Legacy and Cultural Impact
The Ong’s Hat experiment set a precedent for interactive storytelling in the digital age. It anticipated the rise of ARGs and immersive transmedia campaigns that now dominate entertainment marketing. Even toy companies like Lego adapted elements of the narrative for promotional campaigns, including the Canadian TV series Galidor in 2002.
By embracing collective myth-making, transmedia storytelling, and interactive fiction, Ong’s Hat became more than a conspiracy theory—it became a new form of participatory art. Its influence lingers in today’s digital culture, where lines between fiction and reality remain more blurred than ever.
Whether viewed as Internet folklore, digital anthropology, or a precursor to the modern ARG genre, Ong’s Hat endures as a landmark in the evolving landscape of online myth-making and immersive narrative design. It remains a living mystery—an open-source mythology designed for an age where stories are no longer simply told but experienced, shared, and believed.
Urban Legend: The Mystery of Ong’s Hat (Location)
Main Article: Ong’s Hat
The town of Ong’s Hat has become the centerpiece of an enduring urban legend steeped in conspiracy theories and speculative fiction.
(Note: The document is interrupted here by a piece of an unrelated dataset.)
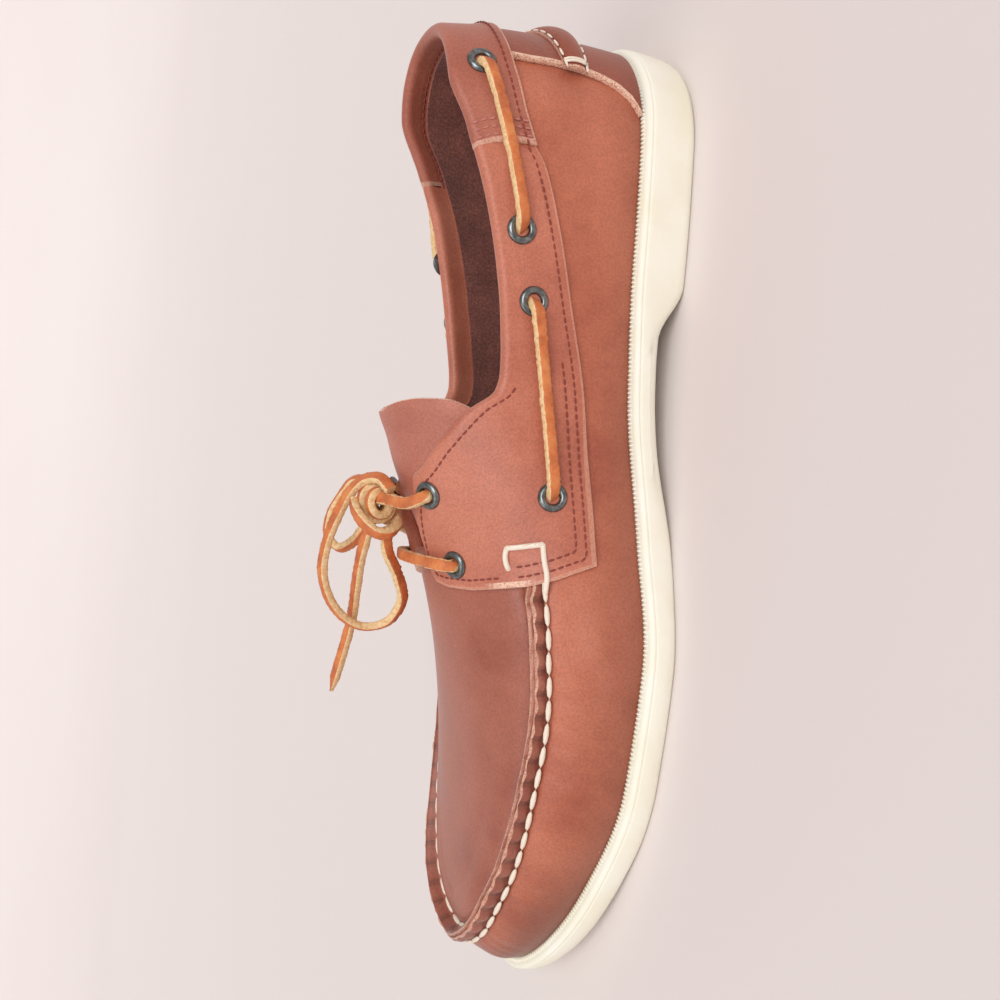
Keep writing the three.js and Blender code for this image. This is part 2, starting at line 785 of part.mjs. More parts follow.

From the 1980s onward, stories circulated claiming that a group of rogue scientists in the remote New Jersey Pine Barrens succeeded in opening a portal to a parallel dimension from a secret research site hidden within the town’s borders.
Origins of the Legend
The tale took root in Joseph Matheny’s cult-favorite book, The Incunabula Papers: Ong’s Hat and Other Gateways to New Dimensions. Written in a deeply immersive, first-person style, the narrative follows an investigative journalist unraveling a bizarre conspiracy centered on Ong’s Hat. Matheny’s vivid, layered storytelling blends fringe science, alternate realities, and secret government projects, giving the book a documentary-like authenticity.
Fact or Fiction?
Although Matheny always intended The Incunabula Papers as a work of fiction and an early experiment in interactive storytelling, its realism sparked something far greater than he anticipated. Many readers became convinced that the events described were real, interpreting the book as leaked evidence of a government cover-up involving clandestine experiments in quantum physics and dimensional travel.
Matheny’s repeated denials that the story was factual only deepened the conspiracy theories. Some enthusiasts argued that his statements were themselves part of a calculated disinformation campaign, possibly enforced by government agencies eager to suppress the “truth.”
Cultural Impact
The legend of Ong’s Hat has since become a touchstone in the realm of conspiracy folklore and alternate reality gaming (ARG). It’s frequently cited as one of the first internet-based ARGs, blurring the line between fiction and reality in a way that would inspire countless digital storytelling projects in the years to follow.
Whether viewed as a masterful narrative experiment or a legitimate conspiracy theory, Ong’s Hat continues to intrigue and inspire those fascinated by secret histories, parallel universes, and the mysteries lurking at the edges of perception.